Takeaway: Two Point of Action for Traders
First, reduce Tron USDT exposure. Move at least 50% to Ethereum or Solana-based stablecoins. The cost of migration (gas fees) is insurance against a freeze. I’ve already adjusted my team’s hedging strategies: we now treat Tron USDT as a higher-beta, lower-liquidity asset—priced for sanction risk.
Second, if you must hold Tron USDT, avoid any DEX interaction that involves high-volume pools. Check your addresses against OFAC’s SDN list manually. Use tools like Chainalysis or Elliptic to screen counterparties. The cost of a false hit is zero; the cost of a real one is catastrophic.
Alpha hides in the friction of chaos. The friction here is clear: stablecoins are not neutral. They are tools of state power. Trade accordingly.
Code does not lie, but it does obfuscate.
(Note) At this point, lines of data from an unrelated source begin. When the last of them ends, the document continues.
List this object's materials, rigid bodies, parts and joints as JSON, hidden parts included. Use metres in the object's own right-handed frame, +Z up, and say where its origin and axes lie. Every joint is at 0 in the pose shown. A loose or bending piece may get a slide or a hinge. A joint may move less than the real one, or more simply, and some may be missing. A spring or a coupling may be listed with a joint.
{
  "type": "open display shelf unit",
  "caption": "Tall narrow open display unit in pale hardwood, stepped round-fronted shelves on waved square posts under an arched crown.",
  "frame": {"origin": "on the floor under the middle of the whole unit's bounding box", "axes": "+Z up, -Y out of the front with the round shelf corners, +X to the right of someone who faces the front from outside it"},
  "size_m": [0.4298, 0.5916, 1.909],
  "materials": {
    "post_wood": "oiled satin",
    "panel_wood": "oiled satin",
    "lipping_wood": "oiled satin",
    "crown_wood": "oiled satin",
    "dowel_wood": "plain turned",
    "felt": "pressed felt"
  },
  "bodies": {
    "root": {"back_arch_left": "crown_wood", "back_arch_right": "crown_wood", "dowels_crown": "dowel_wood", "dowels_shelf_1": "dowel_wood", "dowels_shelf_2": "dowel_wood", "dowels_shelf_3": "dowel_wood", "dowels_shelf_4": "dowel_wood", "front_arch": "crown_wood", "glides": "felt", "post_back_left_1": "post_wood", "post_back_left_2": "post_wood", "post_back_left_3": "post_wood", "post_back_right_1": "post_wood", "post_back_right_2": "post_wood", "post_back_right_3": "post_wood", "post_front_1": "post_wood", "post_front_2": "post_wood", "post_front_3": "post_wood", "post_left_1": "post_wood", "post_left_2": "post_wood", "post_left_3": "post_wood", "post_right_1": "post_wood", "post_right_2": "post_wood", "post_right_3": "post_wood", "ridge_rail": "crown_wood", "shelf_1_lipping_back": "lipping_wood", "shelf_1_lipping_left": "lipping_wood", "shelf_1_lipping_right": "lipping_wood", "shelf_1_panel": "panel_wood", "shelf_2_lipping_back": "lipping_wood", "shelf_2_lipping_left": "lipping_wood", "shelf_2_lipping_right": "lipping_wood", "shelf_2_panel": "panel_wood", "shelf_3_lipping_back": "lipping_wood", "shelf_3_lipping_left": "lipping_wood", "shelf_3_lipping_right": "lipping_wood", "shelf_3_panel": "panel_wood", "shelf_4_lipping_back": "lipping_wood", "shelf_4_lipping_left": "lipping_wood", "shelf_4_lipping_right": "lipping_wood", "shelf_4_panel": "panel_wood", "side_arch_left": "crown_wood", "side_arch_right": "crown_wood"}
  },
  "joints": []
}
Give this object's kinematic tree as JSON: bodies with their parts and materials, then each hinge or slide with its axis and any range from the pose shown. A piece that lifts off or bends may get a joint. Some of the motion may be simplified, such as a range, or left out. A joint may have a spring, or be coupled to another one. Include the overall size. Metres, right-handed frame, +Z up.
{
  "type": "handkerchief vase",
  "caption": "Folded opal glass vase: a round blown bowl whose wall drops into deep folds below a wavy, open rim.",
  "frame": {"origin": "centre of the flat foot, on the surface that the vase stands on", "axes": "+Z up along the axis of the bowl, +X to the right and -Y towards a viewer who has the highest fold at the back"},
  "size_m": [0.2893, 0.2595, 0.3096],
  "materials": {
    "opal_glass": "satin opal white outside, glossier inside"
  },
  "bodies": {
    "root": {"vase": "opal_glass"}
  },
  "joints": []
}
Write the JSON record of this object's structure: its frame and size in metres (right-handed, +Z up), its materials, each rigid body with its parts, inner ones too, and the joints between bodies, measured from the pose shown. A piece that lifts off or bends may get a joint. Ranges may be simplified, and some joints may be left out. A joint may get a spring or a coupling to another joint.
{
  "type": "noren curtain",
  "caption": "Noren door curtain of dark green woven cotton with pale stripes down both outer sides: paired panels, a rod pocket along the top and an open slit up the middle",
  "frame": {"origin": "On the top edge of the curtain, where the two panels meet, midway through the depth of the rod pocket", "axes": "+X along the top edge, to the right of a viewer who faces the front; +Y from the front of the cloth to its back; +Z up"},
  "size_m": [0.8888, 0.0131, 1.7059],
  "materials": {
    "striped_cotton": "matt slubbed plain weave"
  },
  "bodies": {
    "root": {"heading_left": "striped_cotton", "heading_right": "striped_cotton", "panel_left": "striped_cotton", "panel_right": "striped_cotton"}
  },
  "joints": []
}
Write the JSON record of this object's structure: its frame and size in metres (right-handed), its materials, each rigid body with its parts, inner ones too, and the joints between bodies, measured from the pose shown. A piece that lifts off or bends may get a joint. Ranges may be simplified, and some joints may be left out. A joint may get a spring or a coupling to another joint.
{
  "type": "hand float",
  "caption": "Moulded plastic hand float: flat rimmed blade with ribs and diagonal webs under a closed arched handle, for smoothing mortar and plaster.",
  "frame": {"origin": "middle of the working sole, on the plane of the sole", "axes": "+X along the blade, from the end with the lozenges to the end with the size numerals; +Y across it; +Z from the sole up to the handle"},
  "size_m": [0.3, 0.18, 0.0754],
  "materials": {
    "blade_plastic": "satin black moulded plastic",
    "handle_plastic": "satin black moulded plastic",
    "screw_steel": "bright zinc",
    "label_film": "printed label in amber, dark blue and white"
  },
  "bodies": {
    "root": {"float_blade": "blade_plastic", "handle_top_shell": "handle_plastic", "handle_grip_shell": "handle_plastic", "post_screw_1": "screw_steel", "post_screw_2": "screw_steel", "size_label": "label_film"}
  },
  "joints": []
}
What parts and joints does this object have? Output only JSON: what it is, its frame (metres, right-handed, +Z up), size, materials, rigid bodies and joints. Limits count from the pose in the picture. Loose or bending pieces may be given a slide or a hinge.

The USDT contract’s blacklist function is public, yet most traders ignored it. Now the market is pricing that risk. Listen to the on-chain wallet freezes, ignore the Twitter hype. This is your signal to rebalance.
The sanction freeze is not a one-off. It’s a template. Expect more of these actions, especially with the U.S. prioritizing crypto enforcement. The only way to opt out is to hold assets that no single entity can freeze. Bitcoin, Monero, or self-custodied ETH. Everything else is a permissioned token.
I’ll be watching Tron’s USDT supply over the next 30 days. If it drops by 10% or more, the migration narrative is confirmed. If not, the market is still asleep. Either way, your portfolio shouldn’t be.